Friday 19 November 2021

SPENCER

VIVE LA RÉVOLUTION! CONTAINS SOME SPOILERS

I occasionally wonder what side I'd be on come a revolution. The Monarch or the people? The aristos or the peasantry? Tradition and heritage or fairness and, if not actual equality, at least a little less inequality? Usually I've never come to any conclusion, but this week I went in my local Cineworld to see Spencer and emerged two hours later as Robespierre. Hand me my pitchfork. (Pleasingly, our family Christmas tradition is a screening of Don't Lose Your Head, which I shall watch with extra enjoyment this particular annus horribilis.)

This would basically be one of those cheery, cheesy festive romcoms in which a naive innocent is thrown like raw meat into a family of eccentrics, trapped in a house full of whackos over the Christmas holiday, except that there aren't any laughs in it. Diana (Kristen Stewart, with all the headtilts and breathy voice) treks up to Sandringham to join Charles, Harry, Wills, HMQ and the rest of the gang for three days of stifling rules and suffocating ritual. This is the dress you wear for Christmas Eve snacks, this is the hat you wear for Church, you have to weigh yourself when you arrive and leave to prove how much you've enjoyed Christmas. Or, think of it like The Sandringham Redemption, in which Diana Dufresne spends ages putting up with all the cruelties, hostilities and injustices of the established regime and finally escapes to her own normal life (in this case, sitting on a riverside bench with the kids and a Bucket O'Chicken) in the last reel.

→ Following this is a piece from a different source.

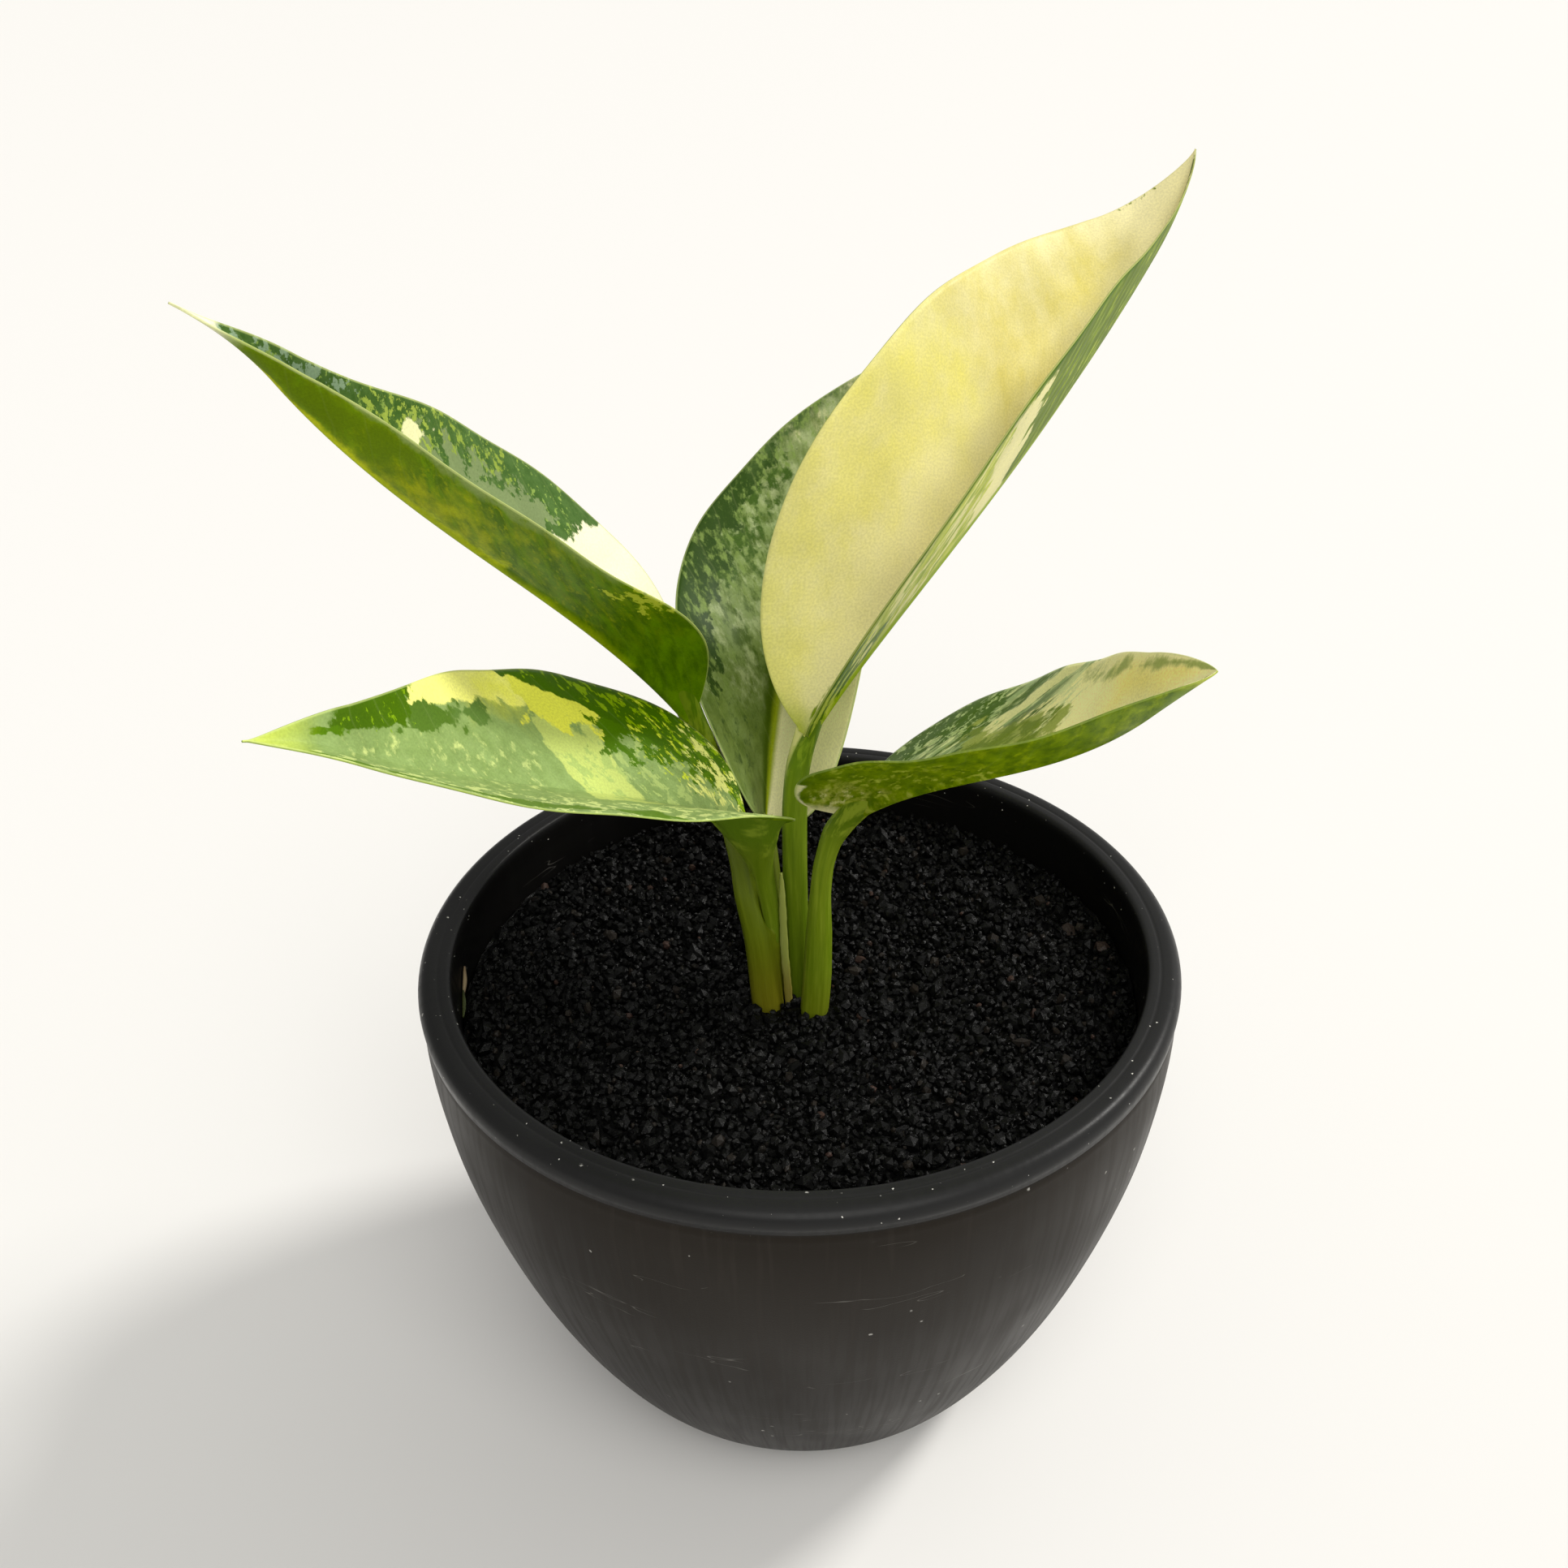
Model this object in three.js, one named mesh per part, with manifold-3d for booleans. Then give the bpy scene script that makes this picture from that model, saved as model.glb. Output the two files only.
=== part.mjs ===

Here's the problem with Spencer: I just plain don't believe it. Even if it's actually a true and accurate portrait of the Royals and/or whatever happened that weekend, I don't believe it (and if it isn't true and accurate, they should sue because these Royals are full-on Ghastly People). Part of it is that the Royals, so distantly removed from the rest of us "real people" that they might as well be space aliens like the House Harkonnen from Dune, don't like uppity newcomers turning up and not playing by the centuries-old rules of a game that's rigged against them anyway. (And it's not as if Diana hails from "real people" in the first place - she literally grew up next door.) Dramatically I just don't buy into any of this, and matters aren't helped by repeated references to Anne Boleyn, including occasional appearances of her ghost, and a Jonny Greenwood hard jazz score that could scarcely be less dramatically appropriate if it had included a Stylophone, massed kazoos and a monkey hitting a bucket with a stick. There are also a few lookalikes in the background (Fergie and Camilla - there's also a Prince Andrew in the end credits but I didn't spot him).

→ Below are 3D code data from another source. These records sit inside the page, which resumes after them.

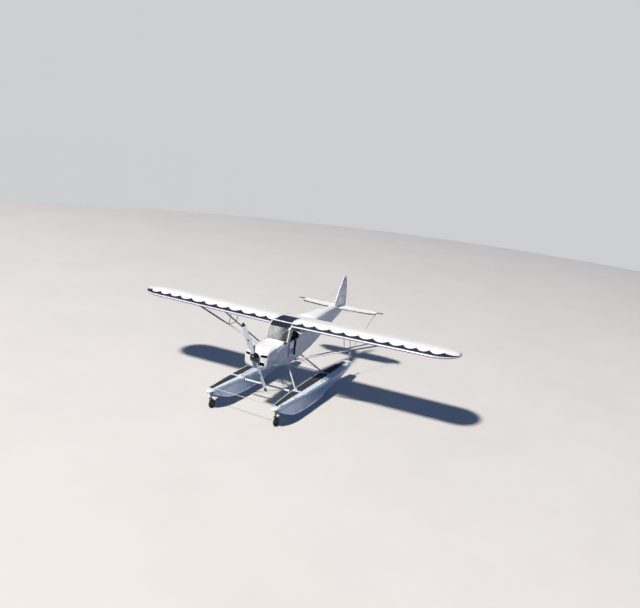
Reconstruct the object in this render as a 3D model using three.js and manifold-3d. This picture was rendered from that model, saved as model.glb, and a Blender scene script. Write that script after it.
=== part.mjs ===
// High-wing two-seat floatplane on amphibious floats.
// Millimetres.  X points to the aircraft's left wing, Y aft and Z up.
// Sizes below are measured from the middle of the wing's leading edge.  The outer group
// then sets the wheels on Z = 0 with the origin under the middle of the bounding box.
import * as THREE from 'three';
import { mergeVertices } from 'three/addons/utils/BufferGeometryUtils.js';
import Module from 'manifold-3d';

const wasm = await Module();
wasm.setup();

// Driving dimensions.
const GROUND_Z = -2340;
const BOX_MIDDLE_Y = 1503.8;
const SEAM = 0.4;
const MOVE_GAP = 8;
const PIN_GAP = 1;
const LUG_GAP = 3;
const SIDES = [{ name: 'left', sign: 1 }, { name: 'right', sign: -1 }];

const CABIN_HALF = 360;
const WALL = 25;
const INNER_HALF = CABIN_HALF - WALL;
const FIREWALL_Y = -760;
const CABIN_END_Y = 1650;

const WING = {
  root: CABIN_HALF + SEAM, straight: 4650, tip: 5370, chord: 1600,
  camber: 0.04, camberAt: 0.4, thickness: 0.12, dihedral: 0.7, incidence: 2,
  hingeAt: 0.745, steps: 11,
};
const FLAP = { inner: 480, outer: 2580, hinges: [620, 1530, 2440] };
const AILERON = { inner: 2620, outer: 4880, hinges: [2760, 3750, 4740] };

const LIFT = { footY: 505, footZ: -1145, topX: 3110, frontY: 235, rearY: 1020, juryX: 2000 };

const TAIL = {
  hingeY: 4790, planeZ: -255, thick: 34, rootX: 75, droop: 15,
  finHingeY: 4838, finThick: 30,
};

const FLOAT = { middle: 1060, deckZ: -1722, walk: 70, bowY: -2060, sternY: 3290 };
const FRONT_BAY = { y: -540, inboard: 115, fuselageY: 80, fuselageZ: -1168 };
const REAR_BAY = { y: 1520, inboard: 200, fuselageY: 930, fuselageZ: -1072 };

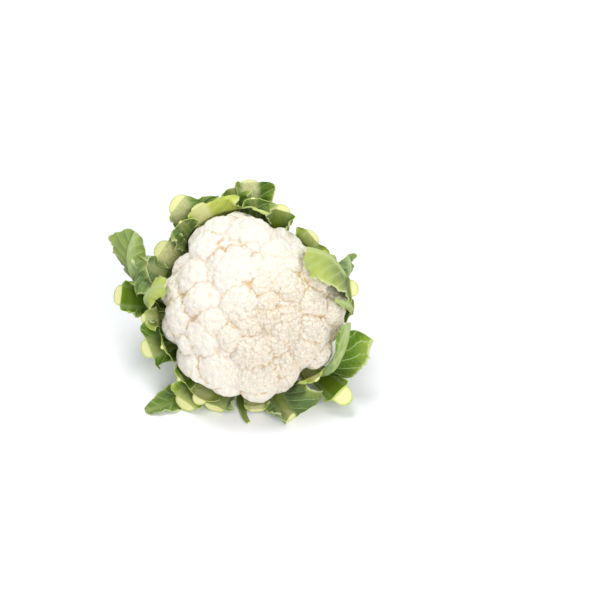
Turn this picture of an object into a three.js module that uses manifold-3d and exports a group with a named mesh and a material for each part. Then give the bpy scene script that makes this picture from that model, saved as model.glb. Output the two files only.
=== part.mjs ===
// A head of cauliflower with its leaves trimmed short, lying over on its cut stem and lower leaves.
// Millimetres, +Z up. The head is drawn about its own axis, with the curd's middle at the origin,
// and the finished head is then laid over so that the curd faces forwards and up.
import * as THREE from "three";
import { mergeVertices } from "three/addons/utils/BufferGeometryUtils.js";
import Module from "manifold-3d";

const wasm = await Module();
wasm.setup();

const degree = Math.PI / 180;
const goldenAngle = 137.508 * degree;

// How the head lies: the rise of its axis above the surface, and where the curd's middle stands
const axisRise = 47;
const headCentre = new THREE.Vector3(10.4, -5.7, 68);

// The curd: a dome of florets over a core that narrows to the neck, where the stem takes over
const curdRadius = 79;
const curdDome = 62;
const coreShare = 0.9;
const neckDepth = 42;
const branchCount = 11;
const branchRelief = 0.05;
const curdDetail = 13;
const frontBias = 0.2;

// Where the curd's outline swells or falls back: around the axis in degrees, spread, share gained
const swells = [
  [57, 24, -0.16], [75, 6, -0.1], [88, 7, 0.05], [113, 20, 0.05], [145, 10, -0.07], [240, 15, 0.1],
  [255, 5, -0.07], [270, 8, 0.04], [302, 12, -0.07],
];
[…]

Diana's yearning for some kind of normality in the real world, her rejection of the isolation and imprisonment in the absurdly vast, cold palace and grounds (the police perimeter works both ways), in addition to her own psychological demons and eating disorders: that's all there, along with the sheer grotesquerie of having endless crates of Cordon Bleu food delivered under military escort (did anyone join the Army hoping their duties would involve ensuring that there were enough Duchy Original biscuits to last until Tuesday and that no-one hijacked the van full of apricots?) and the enthusiasm for meaningless blood sports (Diana's futile attempts to persuade Charles not to force Wills into the traditional Boxing Day grouse shoot). It's too much of a jazzhonk-drenched slog to get to the final moments of freedom, and by that point I'd long since given up on it. Not even as good a film as the much-derided Diana. Amusingly, it's shot in Germany.